Enabling the Transition to a Cashless Society with Efficiency
Teller cash and check transactions are on the downturn and are inversely following the growth of debit and credit cards across the United States. How long it will take for the usage of cash to bottom out in our industry is anyone’s guess, but we know the trend will continue. As branches are already being run with bare minimum staffing at today’s volumes, leveraging ITMs in a cash-declining market can be an alternative strategy to drive efficiency. Branches have already begun their transformation from cash centric to account opening and advice centric. In our recent study, The Quest for Video Teller ROI, none of the financial institutions that have implemented ITMs experienced any measurable customer runoff.
Extended Hours
Branch locations without ITMs typically require two to four employees to operate each branch for extended hours. This is a very expensive value proposition. On the flip side, by leveraging the queuing benefits of ITMs, multiple branches can stay open later (in the drive-thru or vestibule) with significantly less staff while maintaining nearly full teller functionality.
Technology Perception/Digital Transition
There is a digital perception and branch of the future connotation that goes along with ITMs. Some perceive ITMs as an essential element of the branch of the future. Others view ITMs as an intermediary step to introducing branch-centric customers to a way of transacting digitally. As transactions migrate to digital channels without ITMs, the rationale is to essentially speed up the process for branch-centric customers while providing maximum customer retention and long-term cost savings by shrinking the cost of the branch network (size or number of locations).
Economics
ITMs require significant capital investment, with total cost of ownership considerations drawing on people, process redesign, and technology resources. To reap staff savings, scale is the name of the game, and positive ROI is not a given. Producing staff savings based on reducing FTE headcount can require multiple machines and multiple locations.
Banks and credit unions have been working hard to drive efficiency in their branching strategies, pushing the incremental efficiency required for a positive ROI even further. An investment in ITMs requires hardware, software, installation, and maintenance costs, as well as the cost of training for video teller staff to operate them.
Customer Transition
A large majority of community and regional FIs differentiate themselves with outstanding personal service. ITMs change the customer experience, and resistance to change needs to be factored into this equation. Moving to video teller technology will require educating customers on how to use the machines and staffing branches appropriately to address transition periods.
ITM technology is new, and the industry is still figuring out how it will play out. Fast following banks and credit unions are learning as they go with this new technology. (See: Six Video Teller Mistakes to Avoid)

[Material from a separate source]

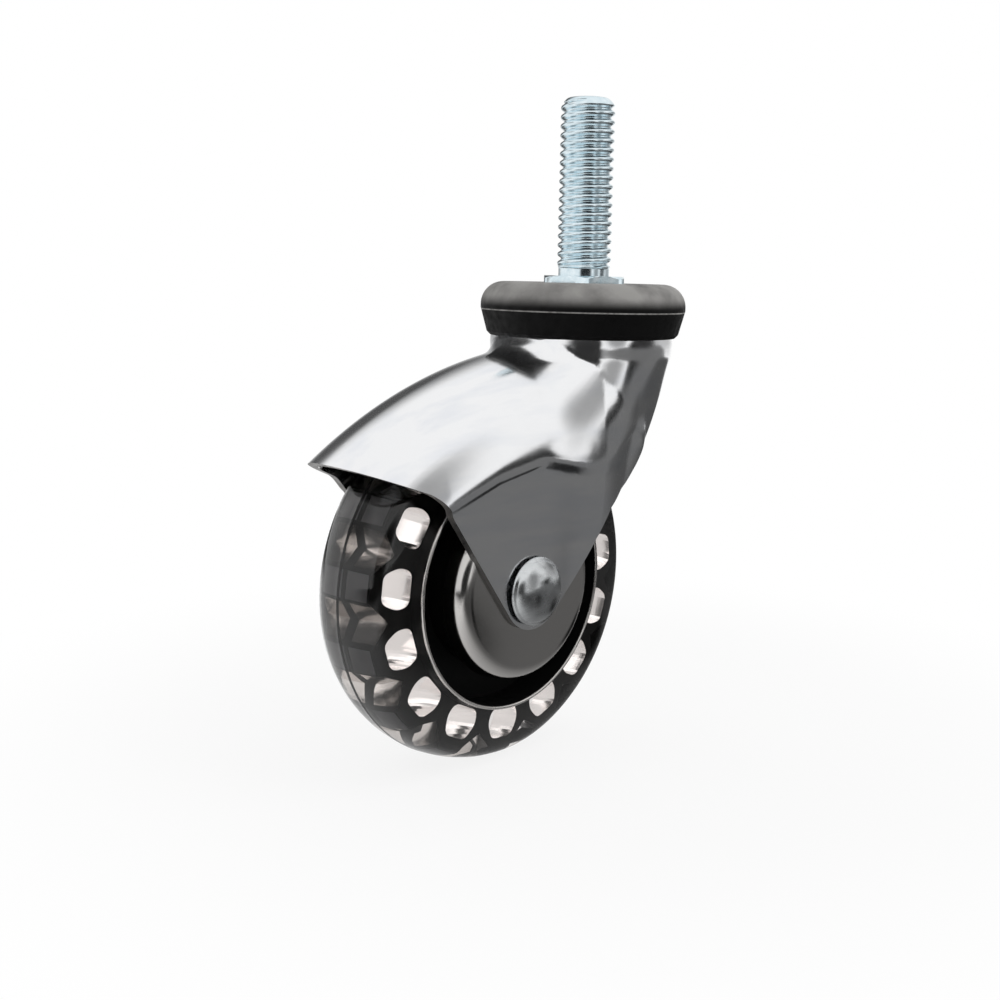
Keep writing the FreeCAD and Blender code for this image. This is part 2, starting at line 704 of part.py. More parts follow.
def cell_pattern(body, label, corners, low, high):
    """Cut one cell from the core between two heights, and repeat it round the rim."""
    before = body.Tip.Shape.Volume
    sketch = outline(body, label + "_profile", "XY_Plane", corners)
    sketch.AttachmentOffset = FreeCAD.Placement(
        FreeCAD.Vector(0, 0, 1), FreeCAD.Rotation(FreeCAD.Vector(0, 0, 1), 1))
    bind(sketch, "AttachmentOffset.Base.z", high)
    turn = "cell_turn" if label == "windows" else "cell_turn + 180 / cell_count"
    bind(sketch, "AttachmentOffset.Rotation.Angle", turn)
    pocket = body.newObject("PartDesign::Pocket", label)
    pocket.Profile = sketch
    bind(pocket, "Length", "%s - (%s)" % (high, low))
    doc.recompute()
    pattern = body.newObject("PartDesign::PolarPattern", label + "_round")
    pattern.Originals = [pocket]
    pattern.Axis = (plane_of(body, "Z_Axis"), [""])
    pattern.Angle = 360
    bind(pattern, "Occurrences", "cell_count")
    body.Tip = pattern
    doc.recompute()
    if body.Tip.Shape.Volume > before - 1:
        raise RuntimeError(label + " cuts nothing")


def make_wheel_core():
    """Moulded core: hub with two bearing seats, thin web, and a rim of windows and pockets."""
    body = turned("wheel_core", [
        ("hub_rib_radius", "-bearing_inset"),
        ("bearing_radius", "-bearing_inset"),
        ("bearing_radius", "-hub_half_width"),
        ("hub_radius", "-hub_half_width"),
        ("hub_radius + hub_draft", "-core_web_half_width"),
        ("rim_inner_radius", "-core_web_half_width"),
        ("rim_inner_radius", "-rim_lip_half_width"),
        ("rim_lip_radius", "-rim_lip_half_width"),
        ("rim_lip_radius", "-core_side_half_width"),
        ("core_shoulder_radius", "-core_shoulder_half_width"),
        ("core_crown_radius", "-core_crown_half_width"),
        ("core_crown_radius", "core_crown_half_width"),
        ("core_shoulder_radius", "core_shoulder_half_width"),
        ("rim_lip_radius", "core_side_half_width"),
        ("rim_lip_radius", "rim_lip_half_width"),
        ("rim_inner_radius", "rim_lip_half_width"),
        ("rim_inner_radius", "core_web_half_width"),
        ("hub_radius + hub_draft", "core_web_half_width"),
        ("hub_radius", "hub_half_width"),
        ("bearing_radius", "hub_half_width"),
        ("bearing_radius", "bearing_inset"),
        ("hub_rib_radius", "bearing_inset"),
    ])
    cell_pattern(body, "windows", [
        ("window_low_radius", "-window_low_half_width"),
        ("window_mid_radius", "-window_mid_half_width"),
        ("window_high_radius", "-window_high_half_width"),
        ("window_high_radius", "window_high_half_width"),
        ("window_mid_radius", "window_mid_half_width"),
        ("window_low_radius", "window_low_half_width"),
    ], "-rim_lip_half_width", "rim_lip_half_width")
    house = [
        ("pocket_point_radius", "0"),
        ("pocket_eave_radius", "-pocket_half_width"),
        ("wheel_radius", "-pocket_half_width"),
        ("wheel_radius", "pocket_half_width"),
        ("pocket_eave_radius", "pocket_half_width"),
    ]
    cell_pattern(body, "right_pockets", house, "pocket_from_middle", "pocket_to_middle")
    cell_pattern(body, "left_pockets", house, "-pocket_to_middle", "-pocket_from_middle")
    on_axle(body, 1)
    return body


def make_tread(core):
    """Tread moulded over the core: its outer form less the core, so that it fills every cell."""
    form = turned("tread_form", [
        ("rim_lip_radius", "-tread_side_half_width"),
        ("tread_flank_radius", "-tread_flank_half_width", "tread_shoulder_round", 1),
        ("tread_shoulder_radius", "-tread_shoulder_half_width", "tread_crown_round", 1),
        ("tread_shoulder_radius", "tread_shoulder_half_width", "tread_shoulder_round", 1),
        ("tread_flank_radius", "tread_flank_half_width"),
        ("rim_lip_radius", "tread_side_half_width"),
    ])
    on_axle(form, 1)
    return cut("tread", form, core)


pieces = [
    make_threaded_stem(),
    make_bearing_cap(),
    make_bumper_ring(),
    ball_ring("upper_balls", "upper_ball_count", "upper_ball_radius", "upper_track_radius",
              "-upper_ball_depth"),
    make_lower_race_cup(),
    ball_ring("lower_balls", "lower_ball_count", "lower_ball_radius", "lower_track_radius",
              "-lower_ball_depth"),
    make_hooded_fork(),
    make_axle_rivet(),
    tube("axle_sleeve", "axle_radius", "bearing_bore_radius", "-cover_inner_face", "cover_inner_face", 1),
]
for hand, side in (("left_", -1), ("right_", 1)):
    pieces.append(make_cover_cup(hand + "cover_cup", side))
    pieces.append(tube(hand + "spacer", "bearing_bore_radius", "spacer_radius",
                       "bearing_outer_face", "cover_inner_face", side))
    pieces.append(make_inner_ring(hand + "inner_ring", side))
    pieces.append(make_outer_ring(hand + "outer_ring", side))
    balls = ball_ring(hand + "bearing_balls", "bearing_ball_count", "bearing_ball_radius",
                      "bearing_track_radius", "bearing_middle")
    on_axle(balls, side)
    pieces.append(balls)
    pieces.append(make_shields(hand + "bearing_shields", side))
wheel_core = make_wheel_core()
pieces.append(wheel_core)
pieces.append(make_tread(wheel_core))
doc.recompute()

for thing in doc.Objects:
    if "Invalid" in thing.State or "Error" in thing.State:
        raise RuntimeError("%s: %s" % (thing.Label, thing.State))
for piece in pieces:
    if piece.Shape.isNull() or not piece.Shape.isValid():
        raise RuntimeError(piece.Label + " has no valid shape")
os.makedirs("parts", exist_ok=True)
for piece in pieces:
    piece.Shape.exportStep("parts/%s.step" % piece.Label)
    box = piece.Shape.BoundBox
    print("%-24s solids %2d  volume %9.2f  z %7.2f to %7.2f" % (
        piece.Label, len(piece.Shape.Solids), piece.Shape.Volume, box.ZMin, box.ZMax))
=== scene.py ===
# Dressed view of the hooded stem castor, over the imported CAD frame. All of it is in metres. Sizes that are
# easier to read in millimetres are written so, and mm turns them into metres.
import json
import math

import bmesh
import bpy
import numpy as np
from mathutils import Matrix, Vector


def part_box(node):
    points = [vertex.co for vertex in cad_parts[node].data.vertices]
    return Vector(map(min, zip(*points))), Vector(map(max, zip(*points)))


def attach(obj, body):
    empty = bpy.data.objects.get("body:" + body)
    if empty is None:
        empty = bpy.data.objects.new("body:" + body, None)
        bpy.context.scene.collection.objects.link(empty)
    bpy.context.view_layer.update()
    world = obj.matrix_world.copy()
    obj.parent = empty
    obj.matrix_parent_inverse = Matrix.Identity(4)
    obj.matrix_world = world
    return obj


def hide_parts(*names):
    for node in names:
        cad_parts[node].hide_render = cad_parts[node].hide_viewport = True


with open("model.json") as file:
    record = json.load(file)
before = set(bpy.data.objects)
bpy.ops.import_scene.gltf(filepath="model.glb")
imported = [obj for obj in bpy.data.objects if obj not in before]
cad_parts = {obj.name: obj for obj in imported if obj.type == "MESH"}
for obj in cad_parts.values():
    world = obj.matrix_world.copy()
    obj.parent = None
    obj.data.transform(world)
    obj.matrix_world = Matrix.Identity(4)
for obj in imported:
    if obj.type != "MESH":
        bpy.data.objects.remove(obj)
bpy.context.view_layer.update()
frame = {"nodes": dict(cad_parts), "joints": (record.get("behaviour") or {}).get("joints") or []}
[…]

While ITMs are often viewed in isolation, they should really be used as part of a broader branch experience strategy or to solve a specific business problem like staffing. It’s important to remember, though, that an FI looking to solve a staffing issue with ITMs must realize that this particular technology is only one of numerous technology and process changes that can solve the problem.
Whether or not ITMs make sense for an FI depends on the institution’s retail/branch strategy, market opportunities, and current staffing levels. It’s a decision that warrants a much more carefully considered approach than “let’s buy one and see if it works.” It requires a business case that is part of the FI’s branch of the future strategy. It demands a broader justification than just ROI. Analyzing incremental benefits, costs, strategic alignment and customer impact to determine if ITMs make sense are key ingredients of this very high-stakes decision.
-Rackley
My thanks to Kaleb Seymour for his important contributions to this article.

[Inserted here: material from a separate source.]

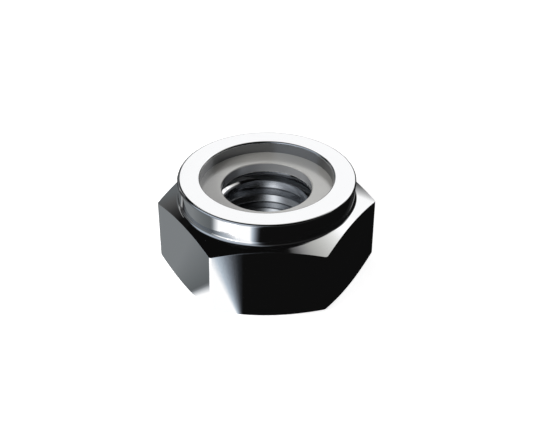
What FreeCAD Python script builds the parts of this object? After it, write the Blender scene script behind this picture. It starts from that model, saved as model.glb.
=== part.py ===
"""Hexagon lock nut: a steel body with a round collar, and a nylon ring held in the collar.

Lengths are in millimetres and angles in degrees. +Z is the thread's axis. The origin lies
on that axis in the bearing face, and two of the six flats face +Y and -Y.
"""
import FreeCAD, Part
import math
import os

# Hexagon
ACROSS_FLATS = 11.0
BEARING_DIAMETER = 10.5
LOWER_CHAMFER_ANGLE = 24.0
UPPER_CHAMFER_ANGLE = 22.2
UPRIGHT_EDGE_ROUNDING = 0.2

# Collar
TOTAL_HEIGHT = 5.92
COLLAR_HEIGHT = 1.32
COLLAR_SETBACK = 0.425
COLLAR_FLARE = 0.055
COLLAR_WALL = 0.635
COLLAR_FOOT_FILLET = 0.22
LIP_THICKNESS = 0.73
LIP_OVERHANG = 0.6
LIP_OUTER_ROUNDING = 0.16
LIP_INNER_ROUNDING = 0.12

# Threaded hole
THREAD_DIAMETER = 6.0
THREAD_DEPTH = 0.325
COUNTERSINK_SLOPE = 38.0
LOWER_RIM_CLEARANCE = 0.15
UPPER_RIM_CLEARANCE = 0.03
RECESS_DEPTH = 0.35

# Nylon ring
RING_THICKNESS = 0.635
RING_GRIP = 0.06
RING_RIM_CLEARANCE = 0.01
RING_RIM_BEVEL = 0.1
RING_BORE_ROUNDING = 0.07

# Blank that the hexagon is cut from
BLANK_MARGIN = 1.0

AXIS = FreeCAD.Vector(0, 0, 1)
ORIGIN = FreeCAD.Vector(0, 0, 0)
FLATS = 6
FULL_TURN = 360.0


def slope(angle):
    """Rise over run of a face at this angle to the bearing face."""
    return math.tan(math.radians(angle))


# Radii
FLAT_RADIUS = ACROSS_FLATS / 2
CORNER_RADIUS = FLAT_RADIUS / math.cos(math.pi / FLATS)
BLANK_RADIUS = CORNER_RADIUS + BLANK_MARGIN
BEARING_RADIUS = BEARING_DIAMETER / 2
FOOT_RADIUS = FLAT_RADIUS - COLLAR_SETBACK
LIP_OUTER_RADIUS = FOOT_RADIUS + COLLAR_FLARE
GROOVE_RADIUS = FOOT_RADIUS - COLLAR_WALL
LIP_INNER_RADIUS = GROOVE_RADIUS - LIP_OVERHANG
THREAD_RADIUS = THREAD_DIAMETER / 2
CREST_RADIUS = THREAD_RADIUS - THREAD_DEPTH
LOWER_RIM_RADIUS = THREAD_RADIUS + LOWER_RIM_CLEARANCE
UPPER_RIM_RADIUS = THREAD_RADIUS + UPPER_RIM_CLEARANCE
RING_RADIUS = GROOVE_RADIUS - RING_RIM_CLEARANCE
RING_BORE_RADIUS = CREST_RADIUS - RING_GRIP

# Heights above the bearing face
FOOT_Z = TOTAL_HEIGHT - COLLAR_HEIGHT
RING_TOP_Z = TOTAL_HEIGHT - LIP_THICKNESS
SEAT_Z = RING_TOP_Z - RING_THICKNESS
RECESS_Z = SEAT_Z - RECESS_DEPTH
UPPER_SINK_Z = RECESS_Z - (UPPER_RIM_RADIUS - CREST_RADIUS) * slope(COUNTERSINK_SLOPE)
LOWER_SINK_Z = (LOWER_RIM_RADIUS - CREST_RADIUS) * slope(COUNTERSINK_SLOPE)


def in_section(across, along):
    """Point of a half section, which is drawn in the XZ plane."""
    return FreeCAD.Vector(across, 0, along)


def in_plan(across, along):
    """Point of a plan, which is drawn in the XY plane."""
    return FreeCAD.Vector(across, along, 0)


def corner_points(before, here, after, radius):
    """First, middle and last point of the arc that rounds one corner."""
    back = (before - here).normalize()
    onward = (after - here).normalize()
    half_angle = back.getAngle(onward) / 2
    inward = (back + onward).normalize()
    setback = radius / math.tan(half_angle)
    middle = radius / math.sin(half_angle) - radius
    return here + back * setback, here + inward * middle, here + onward * setback


def outline_face(corners, place):
    """Face inside straight sides, with each corner given as across, along and rounding."""
    points = [place(across, along) for across, along, radius in corners]
    rounded = []
    for index, (across, along, radius) in enumerate(corners):
        here = points[index]
        if radius > 0:
            before = points[index - 1]
            after = points[(index + 1) % len(points)]
            rounded.append(corner_points(before, here, after, radius))
        else:
            rounded.append((here, None, here))
    edges = []
    for index, (first, middle, last) in enumerate(rounded):
        if middle is not None:
            edges.append(Part.Arc(first, middle, last).toShape())
        following = rounded[(index + 1) % len(rounded)][0]
        edges.append(Part.LineSegment(last, following).toShape())
    return Part.Face(Part.Wire(edges))


def turned(corners):
    """Solid of revolution with this half section."""
    return outline_face(corners, in_section).revolve(ORIGIN, AXIS, FULL_TURN)


def hexagon_bar():
    """Hexagonal bar as tall as the nut, with rounded upright edges."""
    corners = []
    for index in range(FLATS):
        angle = 2 * math.pi * index / FLATS
        across = CORNER_RADIUS * math.cos(angle)
        along = CORNER_RADIUS * math.sin(angle)
        corners.append((across, along, UPRIGHT_EDGE_ROUNDING))
    return outline_face(corners, in_plan).extrude(AXIS * TOTAL_HEIGHT)


def turned_blank():
    """Nut as it comes off the lathe: chamfers, collar, groove, recess and threaded hole.

    The hole is bored to the thread's crests.
    """
    lower_chamfer_z = (BLANK_RADIUS - BEARING_RADIUS) * slope(LOWER_CHAMFER_ANGLE)
    upper_chamfer_z = FOOT_Z - (BLANK_RADIUS - FOOT_RADIUS) * slope(UPPER_CHAMFER_ANGLE)
    return turned([
        (CREST_RADIUS, LOWER_SINK_Z, 0),
        (LOWER_RIM_RADIUS, 0, 0),
        (BEARING_RADIUS, 0, 0),
        (BLANK_RADIUS, lower_chamfer_z, 0),
        (BLANK_RADIUS, upper_chamfer_z, 0),
        (FOOT_RADIUS, FOOT_Z, COLLAR_FOOT_FILLET),
        (LIP_OUTER_RADIUS, TOTAL_HEIGHT, LIP_OUTER_ROUNDING),
        (LIP_INNER_RADIUS, TOTAL_HEIGHT, LIP_INNER_ROUNDING),
        (LIP_INNER_RADIUS, RING_TOP_Z, 0),
        (GROOVE_RADIUS, RING_TOP_Z, 0),
        (GROOVE_RADIUS, SEAT_Z, 0),
        (UPPER_RIM_RADIUS, SEAT_Z, 0),
        (UPPER_RIM_RADIUS, RECESS_Z, 0),
        (CREST_RADIUS, UPPER_SINK_Z, 0),
    ])


def nut_body():
    """Steel body in one piece: hexagon, collar and the lip that holds the ring down."""
    return turned_blank().common(hexagon_bar())


def nylon_insert():
    """Flat nylon ring between the seat and the lip; its bore is tighter than the thread's crests."""
    return turned([
        (RING_BORE_RADIUS, SEAT_Z, RING_BORE_ROUNDING),
        (RING_RADIUS - RING_RIM_BEVEL, SEAT_Z, 0),
        (RING_RADIUS, SEAT_Z + RING_RIM_BEVEL, 0),
        (RING_RADIUS, RING_TOP_Z - RING_RIM_BEVEL, 0),
        (RING_RADIUS - RING_RIM_BEVEL, RING_TOP_Z, 0),
        (RING_BORE_RADIUS, RING_TOP_Z, RING_BORE_ROUNDING),
    ])


def save(name, shape):
    """Write one piece, after a check that it is a single sound solid."""
    if len(shape.Solids) != 1 or not shape.isValid():
        raise ValueError(name + " is not one sound solid")
    shape.Solids[0].exportStep(os.path.join("parts", name + ".step"))


os.makedirs("parts", exist_ok=True)
save("nut_body", nut_body())
save("nylon_insert", nylon_insert())
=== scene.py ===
"""Looks of the hexagon lock nut: polished steel body with its thread, and the nylon ring."""
import math

import bpy
from bpy.props import FloatProperty, FloatVectorProperty, PointerProperty
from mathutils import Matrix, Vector


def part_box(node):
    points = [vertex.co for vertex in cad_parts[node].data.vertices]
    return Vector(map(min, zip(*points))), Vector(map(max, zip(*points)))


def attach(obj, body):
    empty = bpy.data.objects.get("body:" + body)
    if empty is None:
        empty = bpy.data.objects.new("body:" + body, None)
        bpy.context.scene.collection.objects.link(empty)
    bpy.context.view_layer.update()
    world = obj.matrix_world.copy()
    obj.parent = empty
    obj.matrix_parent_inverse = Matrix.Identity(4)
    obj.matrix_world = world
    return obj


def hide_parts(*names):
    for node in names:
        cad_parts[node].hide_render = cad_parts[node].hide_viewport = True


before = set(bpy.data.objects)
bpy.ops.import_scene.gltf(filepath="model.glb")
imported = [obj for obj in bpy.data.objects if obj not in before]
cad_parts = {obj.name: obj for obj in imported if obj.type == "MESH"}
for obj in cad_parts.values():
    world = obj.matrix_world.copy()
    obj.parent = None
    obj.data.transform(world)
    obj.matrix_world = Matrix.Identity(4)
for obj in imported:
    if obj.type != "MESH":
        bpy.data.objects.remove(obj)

bl_info = {
    "name": "Lock nut with nylon ring",
    "version": (1, 0, 0),
    "blender": (4, 5, 0),
    "location": "3D View > Sidebar > Lock nut",
    "description": "Builds a hexagon lock nut and its nylon ring over the packed part",
    "category": "Object",
}

MM = 0.001
UP = Vector((0, 0, 1))
FULL_TURN = 2 * math.pi
FLATS = 6
SECTOR = FULL_TURN / FLATS
HALF_SECTOR = SECTOR / 2
FLANK_ANGLE = math.radians(30)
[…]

In a recent study, Cornerstone Advisors uncovered the business cases and rationale behind the thinking of financial institutions that have deployed ITMs, and the operational performance, deployment issues and challenges the FIs experienced as a result of the technology.
Included in the report are performance metrics for capacity, cost and transaction ratios. Learn more
Before you buy your ITMs or invest heavily in an ATM refresh, consider a Video Teller and ATM Business Case Analysis from Cornerstone Advisors. Cornerstone can provide you with a best practices framework and methodology, and compare your data against peers and the market to produce a strategy that you can execute. Contact us today to learn more.
It’s incongruous that someone would want to visit an office to conduct business with a remote representative. In this digital age, the utility of a physical office is face-to-face (not face-to-image) interaction. ITM’s seem to serve the FI’s interests, not the consumer’s.A recent study by scheduling-software company TimeTrade supports this, reporting that 61% of bank customers and 67% of credit union members said they dislike the idea of automated branches.
David, thanks for your comment and while I agree with you, let’s peel the onion on this a bit. Members and customers go to branches today and expect live face-to-face interactions to get financial advice, open accounts, and get help with problems. Getting cash and depositing a check is no longer seen as a value-add experience requiring face to face. This concept is why we have drive-thrus, and on the whole, we see 70% of all branch cash/check transactions happen there. We also see year after year transaction declines regarding cash and checks as digital continues to evolve (online, mobile, debit card, etc) — which is where ITMs come into play. The thought is that ITMs can play a beneficial part of a branch of the future strategy and be very useful in driving further efficiencies and institution flexibility with cash and check handling that simply can’t be accomplished manually. If you take a look at our whitepaper “The Quest for Video Teller ROI” (https://crnrstone.com/gonzobanker/publications/quest-video-teller-roi/) you will see that the financial institutions that have implemented ITMs continue to have people staffing their branches and saw no member/customer runoff.
Ryan
I had never really thought about how video tellers could effect our society, but it does make sense. After all, it would definitely help with transitioning everyone over to a cashless society as you point out. Not to mention that the few problems that it does have seem very minor in comparison to the benefits.